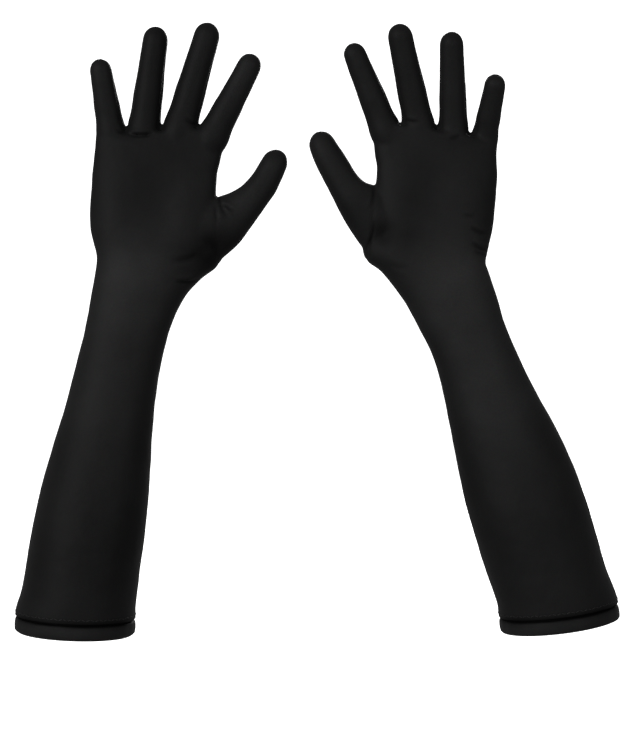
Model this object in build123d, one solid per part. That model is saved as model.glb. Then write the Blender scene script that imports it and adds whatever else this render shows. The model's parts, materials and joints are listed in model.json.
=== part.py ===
"""A pair of below-elbow opera gloves in stretch satin, standing in the shape they take when worn, palms forward.

Millimetres. +Z up along the raised arms, -Y the way the palms face, +X towards the left-hand glove.
The origin is the centre of the right-hand glove's mouth, where the arm goes in.
Every glove is built with its thumb towards +X; the left-hand one is then mirrored.
"""

import os
from collections import namedtuple
from math import cos, pi, radians, sin

from build123d import *

# Cloth and clearances
cloth = 0.8  # thickness of the stretch satin
gap = 0.3  # free space left in the cloth where one body turns on another
reach = 400  # half-size of the blocks that trim a shell
ring_points = 24  # points on one section of the sleeve and hand
overrun = 3  # how far a hollow runs past an open end

# Forearm, measured down the sleeve from the wrist crease
forearm_length = 260.5
Girth = namedtuple("Girth", "down width depth shift corner")  # shift is towards the thumb
wrist_girth = Girth(down=53, width=57, depth=41, shift=-3.5, corner=2.1)
sleeve_girths = [
    Girth(down=22, width=62.5, depth=39, shift=-1, corner=2.2),
    wrist_girth,
    Girth(down=96, width=61.5, depth=48, shift=-4, corner=2.0),
    Girth(down=142, width=74, depth=63, shift=-4, corner=2.0),
    Girth(down=195, width=80, depth=74, shift=-3.5, corner=2.0),
]

# Hem band: a folded strip tucked inside the sleeve's end, round an elastic
band_radius = 41.0  # inside of the sleeve's round end
band_clearance = 0.5  # between the sleeve and the strip inside it
band_height = 10  # what shows below the sleeve
band_tuck = 6  # what is hidden inside the sleeve
elastic_height = 6
elastic_thickness = 0.7
elastic_clearance = 0.1
stitch_radius = 0.35
hem_stitch_up = 3.5  # stitch line above the sleeve's edge

# Hand, measured up from the wrist crease
heel_width, heel_depth, heel_shift = 72, 38, 2
palm_girths = [
    Girth(down=-17, width=92, depth=37, shift=4.5, corner=2.4),
    Girth(down=-38, width=98, depth=33, shift=3.2, corner=2.6),
    Girth(down=-52, width=91, depth=30, shift=-0.5, corner=2.7),
    Girth(down=-61, width=85, depth=28.5, shift=-3.7, corner=2.8),
    Girth(down=-75, width=86, depth=26, shift=-5.5, corner=2.8),
    Girth(down=-96, width=90, depth=23, shift=-6.5, corner=3.0),
    Girth(down=-108, width=92, depth=22, shift=-6.8, corner=3.2),
]
hand_top = 105  # nothing of the hand stands above this
wrist_turn_radius = 25  # the sleeve and hand part on a cylinder round the wrist's axis
finger_slot = 13  # half-width of the cut that clears the hand's cloth above a finger

# Fingers: where each leaves the hand (across towards the thumb, and up), and its size
Finger = namedtuple("Finger", "across up length base_radius tip_radius forks")
fingers = {
    "index": Finger(27, 101, 64, 10.6, 7.6, forks=("inner",)),
    "middle": Finger(3.5, 100.5, 76, 10.4, 8.3, forks=("outer", "inner")),
    "ring": Finger(-20.8, 95.2, 71, 10.1, 7.9, forks=("outer", "inner")),
    "little": Finger(-42.4, 90.5, 50, 8.8, 7.0, forks=("outer",)),
}
fork_width = 9  # the fourchette strip at the finger's root; it tapers to a point near the tip

# Thumb: a separate piece set into the hand on a straight seam
seam_top = (38.0, 60.0)  # across and up, at the fork of thumb and hand
seam_foot = (48.0, 14.0)  # at the hand's edge above the wrist
thumb_depth = 28  # the deepest the thumb piece is, at its root
Bulge = namedtuple("Bulge", "across up lean half_width half_depth")
thumb_bulges = [
    Bulge(38, 30, 62, 18, thumb_depth / 2),
    Bulge(50, 38, 45, 15, 13),
    Bulge(58.5, 54, 30, 13.2, 11.8),
    Bulge(66.5, 70, 21, 11.3, 10.6),
    Bulge(72.7, 89.5, 18, 9.3, 9.3),
]
thumb_tip_radius = 10  # the ball that rounds the end, centred that far back from the last of them
thumb_tip_back = 1.5

# How each arm is held: the mouth's centre (across towards the thumb, and up), leans towards the thumb in
# degrees, and each finger's spread and forward curl
Pose = namedtuple("Pose", "mouth arm_lean hem_lean hand_lean spread curl")
poses = {
    "right": Pose(
        mouth=(0, 0), arm_lean=11.2, hem_lean=3, hand_lean=11,
        spread={"index": 14.5, "middle": 4.8, "ring": -4.0, "little": -20},
        curl={"index": 9, "middle": 3, "ring": 4, "little": 10},
    ),
    "left": Pose(
        mouth=(-339.4, 9.4), arm_lean=19.1, hem_lean=8, hand_lean=5,
        spread={"index": 16.2, "middle": 7.2, "ring": -2.8, "little": -14.5},
        curl={"index": 8, "middle": 14, "ring": 16, "little": 31},
    ),
}


def section_plane(x, z, lean):
    """A plane across a limb at (x, z): its normal leans from +Z towards +X by that many degrees."""
    a = radians(lean)
    return Plane(origin=(x, 0, z), x_dir=(cos(a), 0, -sin(a)), z_dir=(sin(a), 0, cos(a)))


def ring(plane, half_width, half_depth, corner=2.0):
    """One closed section: an ellipse for corner 2, squarer for more."""
    points = []
    for k in range(ring_points):
        a = 2 * pi * (k + 0.5) / ring_points
        x = abs(cos(a)) ** (2 / corner) * half_width * (1 if cos(a) >= 0 else -1)
        y = abs(sin(a)) ** (2 / corner) * half_depth * (1 if sin(a) >= 0 else -1)
        points.append(plane.from_local_coords((x, y, 0)))
    return Wire([Edge.make_spline(points, periodic=True)])


def block(plane, x, y, z):
    """A box between the (low, high) pairs given along a plane's own axes."""
    size = [high - low for low, high in (x, y, z)]
    middle = [(low + high) / 2 for low, high in (x, y, z)]
    return plane.location * Pos(*middle) * Box(*size)


def solid_of(shape):
    """The solids of a shape as one compound, or the single solid itself."""
    solids = shape.solids()
    return solids[0] if len(solids) == 1 else Compound(children=list(solids))


# ---- Sleeve and hand: one tapering shell, parted at the wrist ----


def arm_plane(pose, down, shift=0.0, lean=None):
    """Across the forearm, that far down it from the wrist crease."""
    a = radians(pose.arm_lean)
    up = forearm_length - down
    x = pose.mouth[0] + up * sin(a) + shift * cos(a)
    z = pose.mouth[1] + up * cos(a) - shift * sin(a)
    return section_plane(x, z, pose.arm_lean if lean is None else lean)


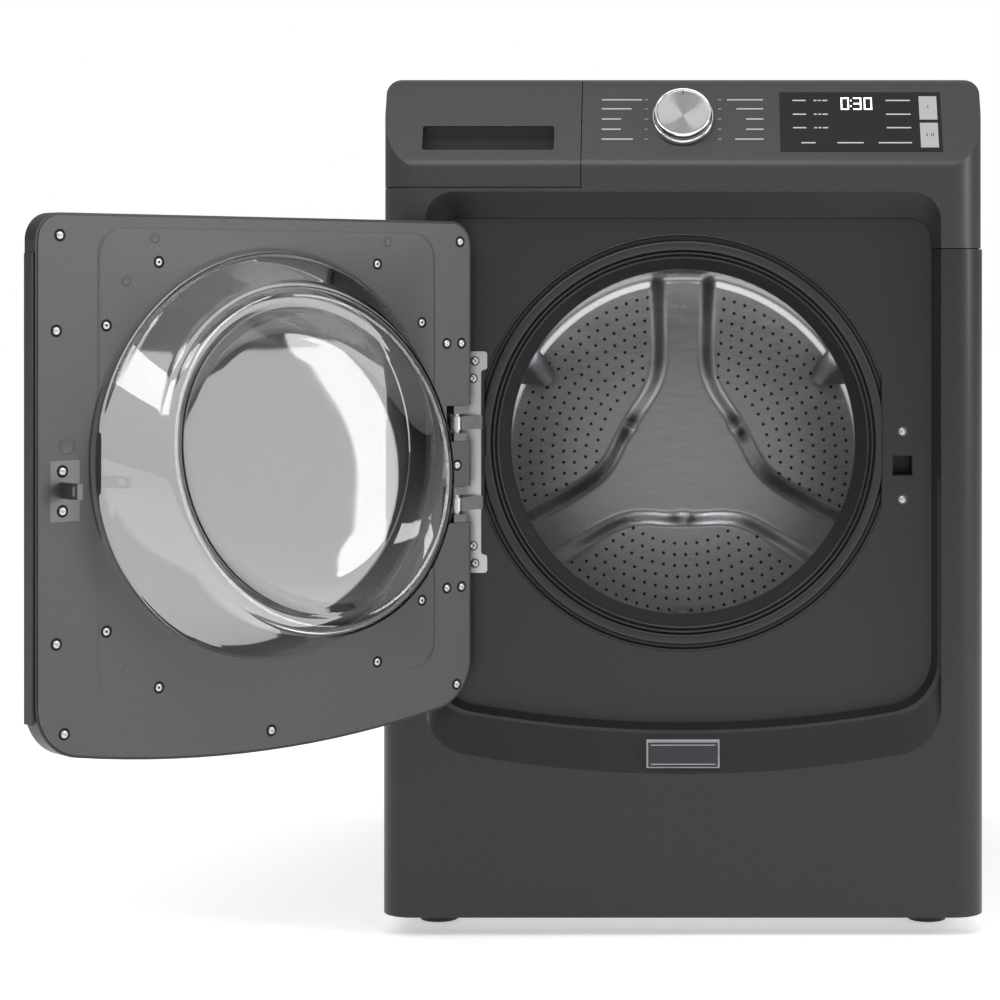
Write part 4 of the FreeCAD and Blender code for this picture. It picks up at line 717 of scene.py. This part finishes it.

_ _ _

(STATED EXERCISE) Each line of the material should be echoed exactly.

(RESPONSE TO THIS TASK)
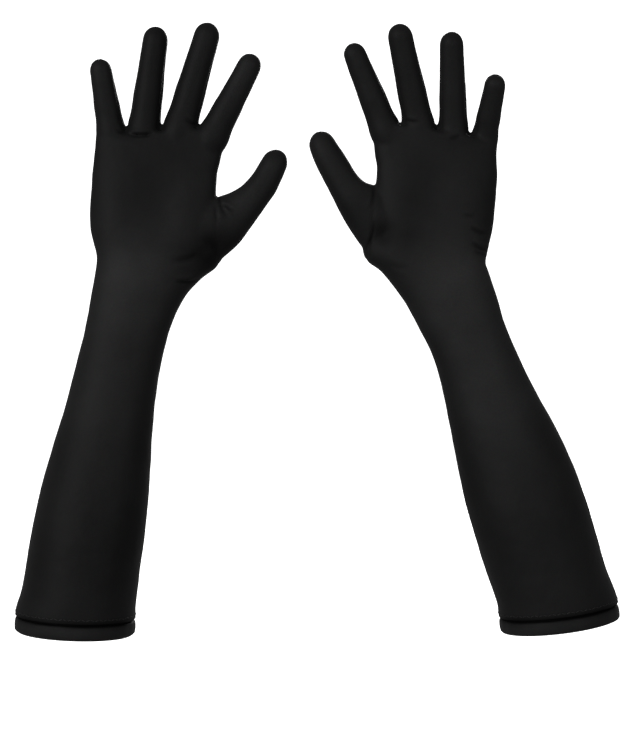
Model this object in build123d, one solid per part. That model is saved as model.glb. Then write the Blender scene script that imports it and adds whatever else this render shows. The model's parts, materials and joints are listed in model.json.
=== part.py ===
"""A pair of below-elbow opera gloves in stretch satin, standing in the shape they take when worn, palms forward.

Millimetres. +Z up along the raised arms, -Y the way the palms face, +X towards the left-hand glove.
The origin is the centre of the right-hand glove's mouth, where the arm goes in.
Every glove is built with its thumb towards +X; the left-hand one is then mirrored.
"""

import os
from collections import namedtuple
from math import cos, pi, radians, sin

from build123d import *

# Cloth and clearances
cloth = 0.8  # thickness of the stretch satin
gap = 0.3  # free space left in the cloth where one body turns on another
reach = 400  # half-size of the blocks that trim a shell
ring_points = 24  # points on one section of the sleeve and hand
overrun = 3  # how far a hollow runs past an open end

# Forearm, measured down the sleeve from the wrist crease
forearm_length = 260.5
Girth = namedtuple("Girth", "down width depth shift corner")  # shift is towards the thumb
wrist_girth = Girth(down=53, width=57, depth=41, shift=-3.5, corner=2.1)
sleeve_girths = [
    Girth(down=22, width=62.5, depth=39, shift=-1, corner=2.2),
    wrist_girth,
    Girth(down=96, width=61.5, depth=48, shift=-4, corner=2.0),
    Girth(down=142, width=74, depth=63, shift=-4, corner=2.0),
    Girth(down=195, width=80, depth=74, shift=-3.5, corner=2.0),
]

# Hem band: a folded strip tucked inside the sleeve's end, round an elastic
band_radius = 41.0  # inside of the sleeve's round end
band_clearance = 0.5  # between the sleeve and the strip inside it
band_height = 10  # what shows below the sleeve
band_tuck = 6  # what is hidden inside the sleeve
elastic_height = 6
elastic_thickness = 0.7
elastic_clearance = 0.1
stitch_radius = 0.35
hem_stitch_up = 3.5  # stitch line above the sleeve's edge

# Hand, measured up from the wrist crease
heel_width, heel_depth, heel_shift = 72, 38, 2
palm_girths = [
    Girth(down=-17, width=92, depth=37, shift=4.5, corner=2.4),
    Girth(down=-38, width=98, depth=33, shift=3.2, corner=2.6),
    Girth(down=-52, width=91, depth=30, shift=-0.5, corner=2.7),
    Girth(down=-61, width=85, depth=28.5, shift=-3.7, corner=2.8),
    Girth(down=-75, width=86, depth=26, shift=-5.5, corner=2.8),
    Girth(down=-96, width=90, depth=23, shift=-6.5, corner=3.0),
    Girth(down=-108, width=92, depth=22, shift=-6.8, corner=3.2),
]
hand_top = 105  # nothing of the hand stands above this
wrist_turn_radius = 25  # the sleeve and hand part on a cylinder round the wrist's axis
finger_slot = 13  # half-width of the cut that clears the hand's cloth above a finger

# Fingers: where each leaves the hand (across towards the thumb, and up), and its size
Finger = namedtuple("Finger", "across up length base_radius tip_radius forks")
fingers = {
    "index": Finger(27, 101, 64, 10.6, 7.6, forks=("inner",)),
    "middle": Finger(3.5, 100.5, 76, 10.4, 8.3, forks=("outer", "inner")),
    "ring": Finger(-20.8, 95.2, 71, 10.1, 7.9, forks=("outer", "inner")),
    "little": Finger(-42.4, 90.5, 50, 8.8, 7.0, forks=("outer",)),
}
fork_width = 9  # the fourchette strip at the finger's root; it tapers to a point near the tip

# Thumb: a separate piece set into the hand on a straight seam
seam_top = (38.0, 60.0)  # across and up, at the fork of thumb and hand
seam_foot = (48.0, 14.0)  # at the hand's edge above the wrist
thumb_depth = 28  # the deepest the thumb piece is, at its root
Bulge = namedtuple("Bulge", "across up lean half_width half_depth")
thumb_bulges = [
    Bulge(38, 30, 62, 18, thumb_depth / 2),
    Bulge(50, 38, 45, 15, 13),
    Bulge(58.5, 54, 30, 13.2, 11.8),
    Bulge(66.5, 70, 21, 11.3, 10.6),
    Bulge(72.7, 89.5, 18, 9.3, 9.3),
]
thumb_tip_radius = 10  # the ball that rounds the end, centred that far back from the last of them
thumb_tip_back = 1.5

# How each arm is held: the mouth's centre (across towards the thumb, and up), leans towards the thumb in
# degrees, and each finger's spread and forward curl
Pose = namedtuple("Pose", "mouth arm_lean hem_lean hand_lean spread curl")
poses = {
    "right": Pose(
        mouth=(0, 0), arm_lean=11.2, hem_lean=3, hand_lean=11,
        spread={"index": 14.5, "middle": 4.8, "ring": -4.0, "little": -20},
        curl={"index": 9, "middle": 3, "ring": 4, "little": 10},
    ),
    "left": Pose(
        mouth=(-339.4, 9.4), arm_lean=19.1, hem_lean=8, hand_lean=5,
        spread={"index": 16.2, "middle": 7.2, "ring": -2.8, "little": -14.5},
        curl={"index": 8, "middle": 14, "ring": 16, "little": 31},
    ),
}


def section_plane(x, z, lean):
    """A plane across a limb at (x, z): its normal leans from +Z towards +X by that many degrees."""
    a = radians(lean)
    return Plane(origin=(x, 0, z), x_dir=(cos(a), 0, -sin(a)), z_dir=(sin(a), 0, cos(a)))


def ring(plane, half_width, half_depth, corner=2.0):
    """One closed section: an ellipse for corner 2, squarer for more."""
    points = []
    for k in range(ring_points):
        a = 2 * pi * (k + 0.5) / ring_points
        x = abs(cos(a)) ** (2 / corner) * half_width * (1 if cos(a) >= 0 else -1)
        y = abs(sin(a)) ** (2 / corner) * half_depth * (1 if sin(a) >= 0 else -1)
        points.append(plane.from_local_coords((x, y, 0)))
    return Wire([Edge.make_spline(points, periodic=True)])


def block(plane, x, y, z):
    """A box between the (low, high) pairs given along a plane's own axes."""
    size = [high - low for low, high in (x, y, z)]
    middle = [(low + high) / 2 for low, high in (x, y, z)]
    return plane.location * Pos(*middle) * Box(*size)


def solid_of(shape):
    """The solids of a shape as one compound, or the single solid itself."""
    solids = shape.solids()
    return solids[0] if len(solids) == 1 else Compound(children=list(solids))


# ---- Sleeve and hand: one tapering shell, parted at the wrist ----


def arm_plane(pose, down, shift=0.0, lean=None):
    """Across the forearm, that far down it from the wrist crease."""
    a = radians(pose.arm_lean)
    up = forearm_length - down
    x = pose.mouth[0] + up * sin(a) + shift * cos(a)
    z = pose.mouth[1] + up * cos(a) - shift * sin(a)
    return section_plane(x, z, pose.arm_lean if lean is None else lean)


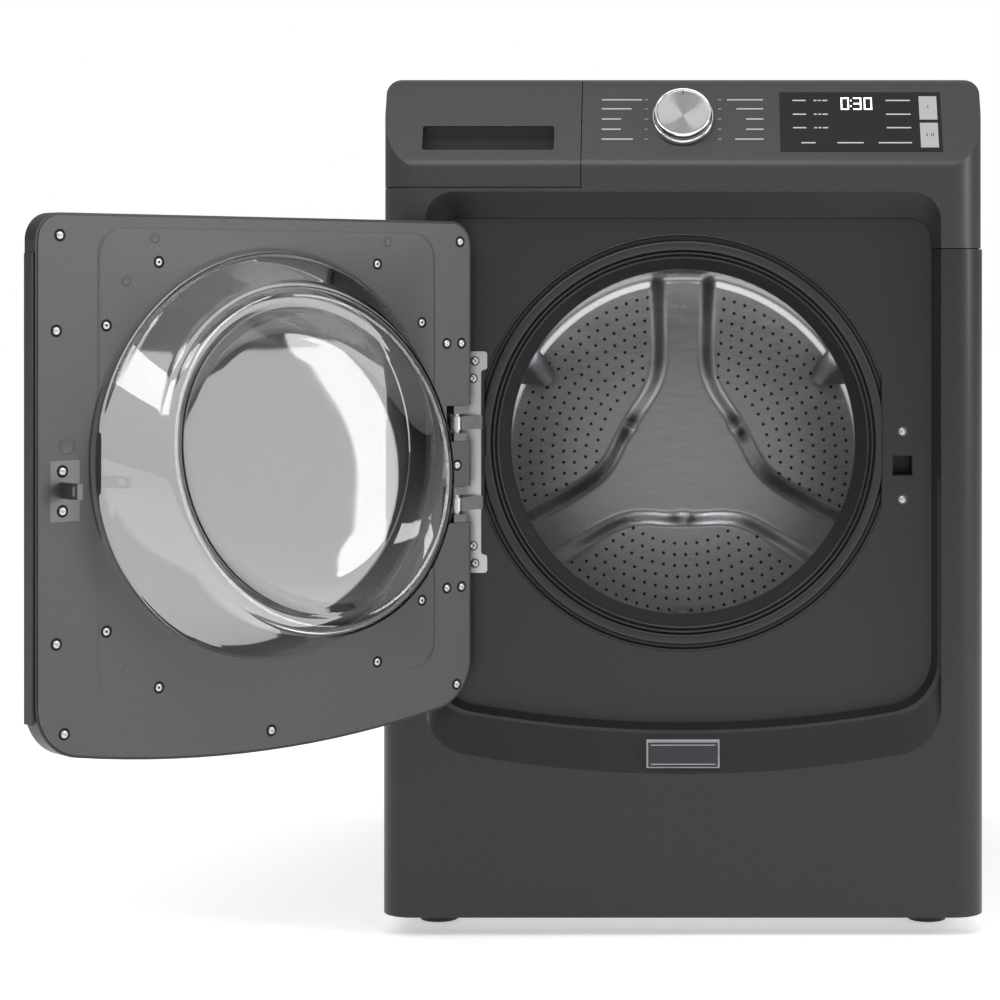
Write part 4 of the FreeCAD and Blender code for this picture. It picks up at line 717 of scene.py. This part finishes it.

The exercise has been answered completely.